El águila de dos cabezas. Así describe Robert Musil al súbdito austriaco del Imperio austrohúngaro: un austriaco más un húngaro menos ese húngaro. Así es también el hombre casado, según cierta idea del matrimonio: un hombre más una mujer menos esa mujer. Lo curioso, como en el primer caso, es cómo la falta de otro individuo particular y no de una categoría es lo que define la identidad. Lo curioso o lo preciso. O lo inasible, pues es la figura evasiva la que define a la que da la cara, a la vez que le arrebata no la mitad de su corona, sino de su frente.
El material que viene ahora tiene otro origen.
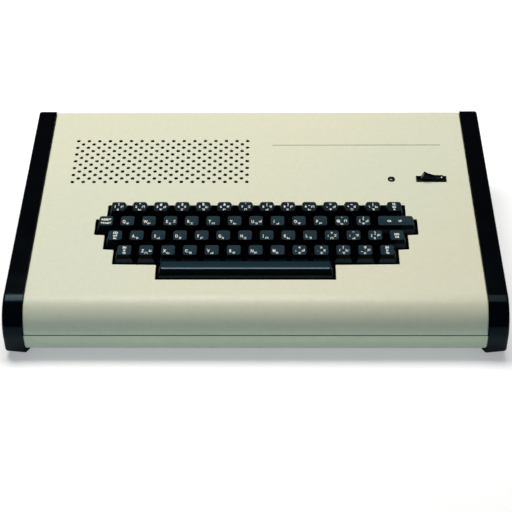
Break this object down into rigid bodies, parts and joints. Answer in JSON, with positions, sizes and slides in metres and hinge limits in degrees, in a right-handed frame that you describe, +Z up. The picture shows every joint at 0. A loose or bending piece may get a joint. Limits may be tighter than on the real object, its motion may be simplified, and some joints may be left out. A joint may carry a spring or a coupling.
{
  "type": "vintage home computer",
  "caption": "Wedge-shaped home computer: keyboard set in the sloping cream cover, black end cheeks, perforated speaker grille, power lamp and power rocker, sockets in the back.",
  "frame": {"origin": "on the table under the middle of the case, halfway between its front and its back", "axes": "+X to the user's right along the row of keys, +Y to the back of the case, +Z up"},
  "size_m": [0.428, 0.278, 0.0839],
  "materials": {
    "cream_paint": "cream paint with a fine speckle, satin, over folded sheet steel",
    "black_plastic": "black moulded plastic with a fine grain, satin",
    "key_plastic": "blue-black moulded plastic, satin on the dished key tops",
    "lamp_lens": "dark amber lens in a black ring, unlit",
    "circuit_board": "green solder resist with black chips",
    "speaker_paper": "dark paper cone, matt",
    "zinc_plate": "zinc-plated steel laminations, dull"
  },
  "bodies": {
    "root": {"top_cover": "cream_paint", "bottom_tray": "cream_paint", "left_end_cheek": "black_plastic", "right_end_cheek": "black_plastic", "keyboard_frame": "key_plastic", "rear_panel": "cream_paint", "rocker_housing": "black_plastic", "power_lamp": "lamp_lens", "main_circuit_board": "circuit_board", "power_transformer": "zinc_plate", "loudspeaker": "speaker_paper", "mains_inlet": "black_plastic", "video_socket": "black_plastic", "cassette_socket": "black_plastic", "expansion_connector": "black_plastic"},
    "power_rocker": {"power_rocker": "black_plastic"},
    "key_space": {"key_space": "key_plastic"},
    "key_return": {"key_return": "key_plastic"},
    "key_reset": {"key_reset": "key_plastic"},
    "key_1": {"key_1": "key_plastic"},
    "key_clear": {"key_clear": "key_plastic"},
    "key_control": {"key_control": "key_plastic"},
    "key_mode": {"key_mode": "key_plastic"},
    "key_shift_left": {"key_shift_left": "key_plastic"},
    "key_shift_right": {"key_shift_right": "key_plastic"},
    "key_q": {"key_q": "key_plastic"},
    "key_2": {"key_2": "key_plastic"},
    "key_3": {"key_3": "key_plastic"},
    "key_4": {"key_4": "key_plastic"},
    "key_5": {"key_5": "key_plastic"},
    "key_6": {"key_6": "key_plastic"},
    "key_7": {"key_7": "key_plastic"},
    "key_8": {"key_8": "key_plastic"},
    "key_9": {"key_9": "key_plastic"},
    "key_0": {"key_0": "key_plastic"},
    "key_w": {"key_w": "key_plastic"},
    "key_e": {"key_e": "key_plastic"},
    "key_r": {"key_r": "key_plastic"},
    "key_t": {"key_t": "key_plastic"},
    "key_y": {"key_y": "key_plastic"},
    "key_u": {"key_u": "key_plastic"},
    "key_i": {"key_i": "key_plastic"},
    "key_o": {"key_o": "key_plastic"},
    "key_p": {"key_p": "key_plastic"},
    "key_a": {"key_a": "key_plastic"},
    "key_s": {"key_s": "key_plastic"},
    "key_d": {"key_d": "key_plastic"},
    "key_f": {"key_f": "key_plastic"},
    "key_g": {"key_g": "key_plastic"},
    "key_h": {"key_h": "key_plastic"},
    "key_j": {"key_j": "key_plastic"},
    "key_k": {"key_k": "key_plastic"},
    "key_l": {"key_l": "key_plastic"},
    "key_z": {"key_z": "key_plastic"},
    "key_x": {"key_x": "key_plastic"},
    "key_c": {"key_c": "key_plastic"},
    "key_v": {"key_v": "key_plastic"},
    "key_b": {"key_b": "key_plastic"},
    "key_n": {"key_n": "key_plastic"},
    "key_m": {"key_m": "key_plastic"}
  },
  "joints": [
    {"name": "rocker_tilt", "type": "hinge", "parent": "root", "child": "power_rocker", "pos_m": [0.1611, 0.0349, 0.06747], "axis": [0, -0.9914, -0.1305], "range_deg": [0, 28]},
    {"name": "key_space_travel", "type": "slide", "parent": "root", "child": "key_space", "axis": [0, 0.1305, -0.9914], "range_m": [0, 0.004], "stiffness_N_per_m": 150, "springref_m": -0.005},
    {"name": "key_return_travel", "type": "slide", "parent": "root", "child": "key_return", "axis": [0, 0.1305, -0.9914], "range_m": [0, 0.004], "stiffness_N_per_m": 100, "springref_m": -0.003},
    {"name": "key_reset_travel", "type": "slide", "parent": "root", "child": "key_reset", "axis": [0, 0.1305, -0.9914], "range_m": [0, 0.004], "stiffness_N_per_m": 100, "springref_m": -0.003},
    {"name": "key_1_travel", "type": "slide", "parent": "root", "child": "key_1", "axis": [0, 0.1305, -0.9914], "range_m": [0, 0.004], "stiffness_N_per_m": 100, "springref_m": -0.003},
    {"name": "key_clear_travel", "type": "slide", "parent": "root", "child": "key_clear", "axis": [0, 0.1305, -0.9914], "range_m": [0, 0.004], "stiffness_N_per_m": 100, "springref_m": -0.003},
    {"name": "key_control_travel", "type": "slide", "parent": "root", "child": "key_control", "axis": [0, 0.1305, -0.9914], "range_m": [0, 0.004], "stiffness_N_per_m": 100, "springref_m": -0.003},
    {"name": "key_mode_travel", "type": "slide", "parent": "root", "child": "key_mode", "axis": [0, 0.1305, -0.9914], "range_m": [0, 0.004], "stiffness_N_per_m": 100, "springref_m": -0.003},
    {"name": "key_shift_left_travel", "type": "slide", "parent": "root", "child": "key_shift_left", "axis": [0, 0.1305, -0.9914], "range_m": [0, 0.004], "stiffness_N_per_m": 100, "springref_m": -0.003},
    {"name": "key_shift_right_travel", "type": "slide", "parent": "root", "child": "key_shift_right", "axis": [0, 0.1305, -0.9914], "range_m": [0, 0.004], "stiffness_N_per_m": 100, "springref_m": -0.003},
    {"name": "key_q_travel", "type": "slide", "parent": "root", "child": "key_q", "axis": [0, 0.1305, -0.9914], "range_m": [0, 0.004], "stiffness_N_per_m": 100, "springref_m": -0.003},
    {"name": "key_2_travel", "type": "slide", "parent": "root", "child": "key_2", "axis": [0, 0.1305, -0.9914], "range_m": [0, 0.004], "stiffness_N_per_m": 100, "springref_m": -0.003},
    {"name": "key_3_travel", "type": "slide", "parent": "root", "child": "key_3", "axis": [0, 0.1305, -0.9914], "range_m": [0, 0.004], "stiffness_N_per_m": 100, "springref_m": -0.003},
    {"name": "key_4_travel", "type": "slide", "parent": "root", "child": "key_4", "axis": [0, 0.1305, -0.9914], "range_m": [0, 0.004], "stiffness_N_per_m": 100, "springref_m": -0.003},
    {"name": "key_5_travel", "type": "slide", "parent": "root", "child": "key_5", "axis": [0, 0.1305, -0.9914], "range_m": [0, 0.004], "stiffness_N_per_m": 100, "springref_m": -0.003},
    {"name": "key_6_travel", "type": "slide", "parent": "root", "child": "key_6", "axis": [0, 0.1305, -0.9914], "range_m": [0, 0.004], "stiffness_N_per_m": 100, "springref_m": -0.003},
    {"name": "key_7_travel", "type": "slide", "parent": "root", "child": "key_7", "axis": [0, 0.1305, -0.9914], "range_m": [0, 0.004], "stiffness_N_per_m": 100, "springref_m": -0.003},
    {"name": "key_8_travel", "type": "slide", "parent": "root", "child": "key_8", "axis": [0, 0.1305, -0.9914], "range_m": [0, 0.004], "stiffness_N_per_m": 100, "springref_m": -0.003},
    {"name": "key_9_travel", "type": "slide", "parent": "root", "child": "key_9", "axis": [0, 0.1305, -0.9914], "range_m": [0, 0.004], "stiffness_N_per_m": 100, "springref_m": -0.003},
    {"name": "key_0_travel", "type": "slide", "parent": "root", "child": "key_0", "axis": [0, 0.1305, -0.9914], "range_m": [0, 0.004], "stiffness_N_per_m": 100, "springref_m": -0.003},
    {"name": "key_w_travel", "type": "slide", "parent": "root", "child": "key_w", "axis": [0, 0.1305, -0.9914], "range_m": [0, 0.004], "stiffness_N_per_m": 100, "springref_m": -0.003},
    {"name": "key_e_travel", "type": "slide", "parent": "root", "child": "key_e", "axis": [0, 0.1305, -0.9914], "range_m": [0, 0.004], "stiffness_N_per_m": 100, "springref_m": -0.003},
    {"name": "key_r_travel", "type": "slide", "parent": "root", "child": "key_r", "axis": [0, 0.1305, -0.9914], "range_m": [0, 0.004], "stiffness_N_per_m": 100, "springref_m": -0.003},
    {"name": "key_t_travel", "type": "slide", "parent": "root", "child": "key_t", "axis": [0, 0.1305, -0.9914], "range_m": [0, 0.004], "stiffness_N_per_m": 100, "springref_m": -0.003},
    {"name": "key_y_travel", "type": "slide", "parent": "root", "child": "key_y", "axis": [0, 0.1305, -0.9914], "range_m": [0, 0.004], "stiffness_N_per_m": 100, "springref_m": -0.003},
    {"name": "key_u_travel", "type": "slide", "parent": "root", "child": "key_u", "axis": [0, 0.1305, -0.9914], "range_m": [0, 0.004], "stiffness_N_per_m": 100, "springref_m": -0.003},
    {"name": "key_i_travel", "type": "slide", "parent": "root", "child": "key_i", "axis": [0, 0.1305, -0.9914], "range_m": [0, 0.004], "stiffness_N_per_m": 100, "springref_m": -0.003},
    {"name": "key_o_travel", "type": "slide", "parent": "root", "child": "key_o", "axis": [0, 0.1305, -0.9914], "range_m": [0, 0.004], "stiffness_N_per_m": 100, "springref_m": -0.003},
    {"name": "key_p_travel", "type": "slide", "parent": "root", "child": "key_p", "axis": [0, 0.1305, -0.9914], "range_m": [0, 0.004], "stiffness_N_per_m": 100, "springref_m": -0.003},
    {"name": "key_a_travel", "type": "slide", "parent": "root", "child": "key_a", "axis": [0, 0.1305, -0.9914], "range_m": [0, 0.004], "stiffness_N_per_m": 100, "springref_m": -0.003},
    {"name": "key_s_travel", "type": "slide", "parent": "root", "child": "key_s", "axis": [0, 0.1305, -0.9914], "range_m": [0, 0.004], "stiffness_N_per_m": 100, "springref_m": -0.003},
    {"name": "key_d_travel", "type": "slide", "parent": "root", "child": "key_d", "axis": [0, 0.1305, -0.9914], "range_m": [0, 0.004], "stiffness_N_per_m": 100, "springref_m": -0.003},
    {"name": "key_f_travel", "type": "slide", "parent": "root", "child": "key_f", "axis": [0, 0.1305, -0.9914], "range_m": [0, 0.004], "stiffness_N_per_m": 100, "springref_m": -0.003},
    {"name": "key_g_travel", "type": "slide", "parent": "root", "child": "key_g", "axis": [0, 0.1305, -0.9914], "range_m": [0, 0.004], "stiffness_N_per_m": 100, "springref_m": -0.003},
    {"name": "key_h_travel", "type": "slide", "parent": "root", "child": "key_h", "axis": [0, 0.1305, -0.9914], "range_m": [0, 0.004], "stiffness_N_per_m": 100, "springref_m": -0.003},
    {"name": "key_j_travel", "type": "slide", "parent": "root", "child": "key_j", "axis": [0, 0.1305, -0.9914], "range_m": [0, 0.004], "stiffness_N_per_m": 100, "springref_m": -0.003},
    {"name": "key_k_travel", "type": "slide", "parent": "root", "child": "key_k", "axis": [0, 0.1305, -0.9914], "range_m": [0, 0.004], "stiffness_N_per_m": 100, "springref_m": -0.003},
    {"name": "key_l_travel", "type": "slide", "parent": "root", "child": "key_l", "axis": [0, 0.1305, -0.9914], "range_m": [0, 0.004], "stiffness_N_per_m": 100, "springref_m": -0.003},
    {"name": "key_z_travel", "type": "slide", "parent": "root", "child": "key_z", "axis": [0, 0.1305, -0.9914], "range_m": [0, 0.004], "stiffness_N_per_m": 100, "springref_m": -0.003},
    {"name": "key_x_travel", "type": "slide", "parent": "root", "child": "key_x", "axis": [0, 0.1305, -0.9914], "range_m": [0, 0.004], "stiffness_N_per_m": 100, "springref_m": -0.003},
    {"name": "key_c_travel", "type": "slide", "parent": "root", "child": "key_c", "axis": [0, 0.1305, -0.9914], "range_m": [0, 0.004], "stiffness_N_per_m": 100, "springref_m": -0.003},
    {"name": "key_v_travel", "type": "slide", "parent": "root", "child": "key_v", "axis": [0, 0.1305, -0.9914], "range_m": [0, 0.004], "stiffness_N_per_m": 100, "springref_m": -0.003},
    {"name": "key_b_travel", "type": "slide", "parent": "root", "child": "key_b", "axis": [0, 0.1305, -0.9914], "range_m": [0, 0.004], "stiffness_N_per_m": 100, "springref_m": -0.003},
    {"name": "key_n_travel", "type": "slide", "parent": "root", "child": "key_n", "axis": [0, 0.1305, -0.9914], "range_m": [0, 0.004], "stiffness_N_per_m": 100, "springref_m": -0.003},
    {"name": "key_m_travel", "type": "slide", "parent": "root", "child": "key_m", "axis": [0, 0.1305, -0.9914], "range_m": [0, 0.004], "stiffness_N_per_m": 100, "springref_m": -0.003}
  ]
}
Callejero literario. Calles con firma. Dante pone nombre a la principal arteria comercial del barrio del Carmelo, en Barcelona. Petrarca reúne en la misma cuadra del vecino barrio de Horta al bar El Fracaso con Suministros Abel, tienda de lápidas. Lord Byron y el conde Giacomo Leopardi coinciden como Goethe y Schiller en una esquina de Villa Luro donde una gomería da posada a su encuentro. Si las cosas parecen llamarse por su nombre en cualquier punto, basta la circulación para poner en evidencia lo arbitrario o convencional de la relación entre el espacio y el verbo. Y entre ambos, por si cabe alguna duda, el tiempo certifica la distancia.

Un testigo de su tiempo
Un testigo de su tiempo

La escuela de la vida. El joven crítico empieza conociendo la historia por la ficción, las épocas que preceden a la suya por las obras que procuran retratarlas; y, si se interesa en la realidad de esas obras ante todo como arte, como ejemplo superior, es porque imagina el arte como vida, como la vida que él mismo, dedicado a admirarlo y absorberlo, más tarde llevará. Después la vida se interpone; y entonces, con el giro de las circunstancias, a medida que se distancia de su posición inicial, que es desalojado de aquel asiento por su propio paso, por lo que le pasa, las obras de ayer y hoy se le aparecen como emergentes de una época, fatalmente de una u otra, con la indeleble mortalidad inseparable de cada página inmortal que se haya escrito. Ya la obra no contiene la época sino ésta a aquella, y sólo así tal vez su mirada se reúna por fin con la del público, atravesada por la nostalgia de una ilusión que sólo ahora, roto el distanciamiento, cobra realidad para él.

Bajo censura. “La poesía debe ser hecha por todos”, rezaba el categórico imperativo civilizador de Lautréamont. Pero es la censura la que es hecha por todos, más de un siglo después de Lautréamont y a casi cien años de sus ecos surrealistas, atravesados ya los tiempos de la revolución sexual y la lucha contra los censores de estirpe más o menos victoriana, y para eso ni siquiera hace falta publicación alguna. La vida social basta, la mirada de los otros, como se dice, es suficiente para cumplir con estricta y fluida discreción la escandalosa tarea del fuego en otros siglos. El fénix renace de sus cenizas y a ellas vuelve: alguien rompe a hablar y, llevado por su propio aliento, llega a pronunciar lo que no se había pensado, lo que no se había dicho y permanecía latente en el prudente y ciego silencio de los otros; a eso se llama inspiración y es lo que la reserva impuesta por el pragmático y ubicuo código de moderación contemporáneo interrumpe, hace imposible.